Ok, thanks.
But why do I declare it as long (or unsigned long, both didn't work) if he still works with it like an integer.
Get it that he does, but is there any higher philosophy?
Yes, without at least one suffix (U, L, and LL, or the lower case varients u, l, and ll -- but you really don't want to use 'l' since humans likely confuse it with the digit '1'), the compiler gives it a type based on the value:
- If the value is between INT_MIN and INT_MAX inclusive, the type is signed int
- If the value is between INT_MAX+1 and UINT_MAX inclusive, the type is unsigned int
- If the value is between LONG_MIN and INT_MIN-1 or UINT_MAX+1 and LONG_MAX, the type is signed long
- If the value is between LONG_MAX+1 and ULONG_MAX, the type is unsigned long
- If the value is between LLONG_MIN and LONG_MIN-1 or ULONG_MAX+1 and LLONG_MAX, the type is signed long long
- If the value is between LLONG_MAX+1 and ULLONG_MAX, the type is unsigned long long
- If the value cannot be represented as a signed long long or unsigned long long value, it is an error
Since both 40 and 1000 are greater than or equal to -32768 (
INT_MIN) and less than or equal to 32767 (
INT_MAX), the types are
signed int.

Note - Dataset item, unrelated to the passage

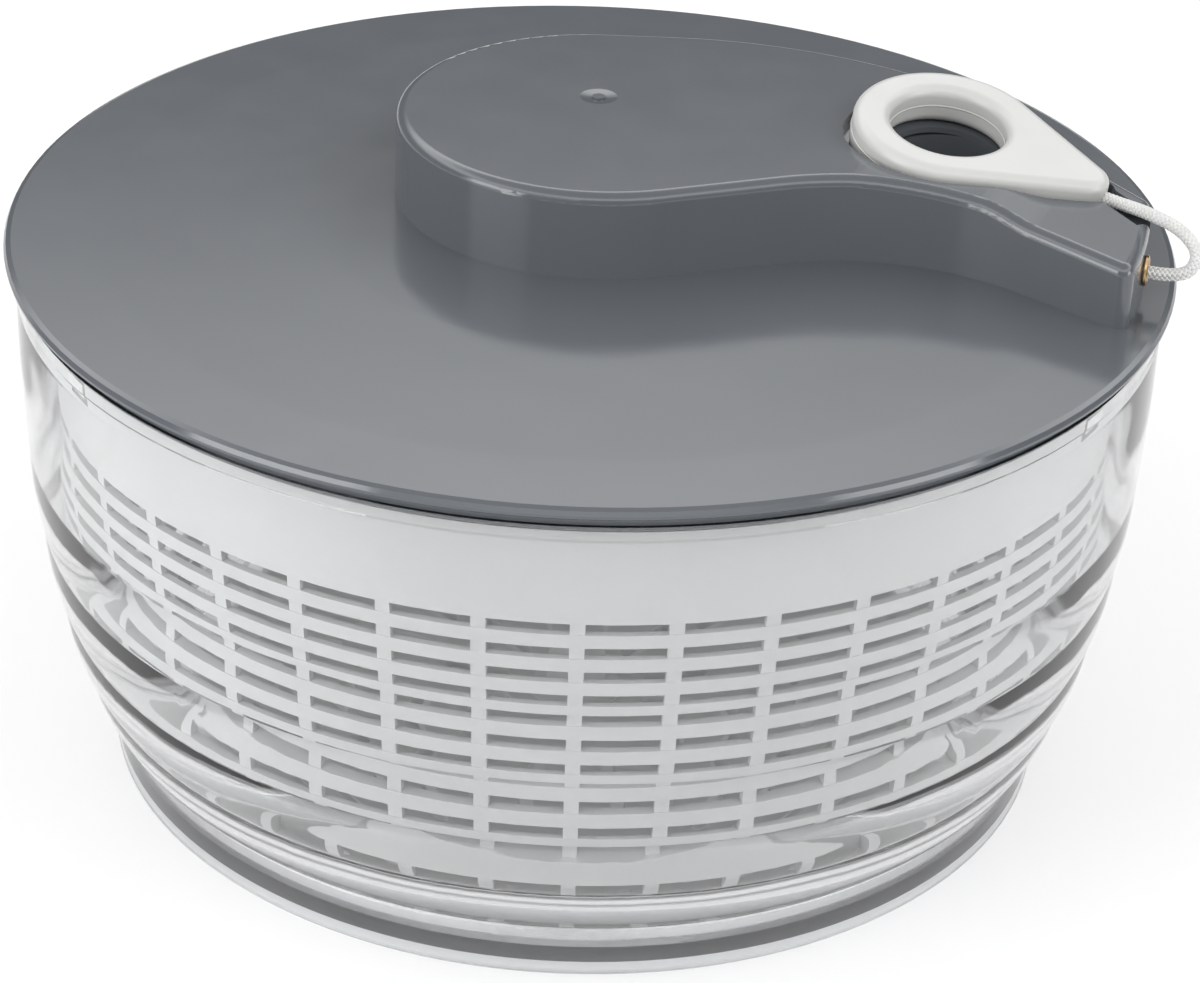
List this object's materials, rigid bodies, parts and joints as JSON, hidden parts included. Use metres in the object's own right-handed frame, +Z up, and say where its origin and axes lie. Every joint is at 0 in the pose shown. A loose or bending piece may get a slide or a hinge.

If you had written 40000, then the type would have been
unsigned int.
In the ISO C world, this is called value preserving, and it is one of the changes that the original C standards committee did over the original K&R C language, which was somewhat looser, and would go from
signed int to
signed long without going to
unsigned int (called sign preserving).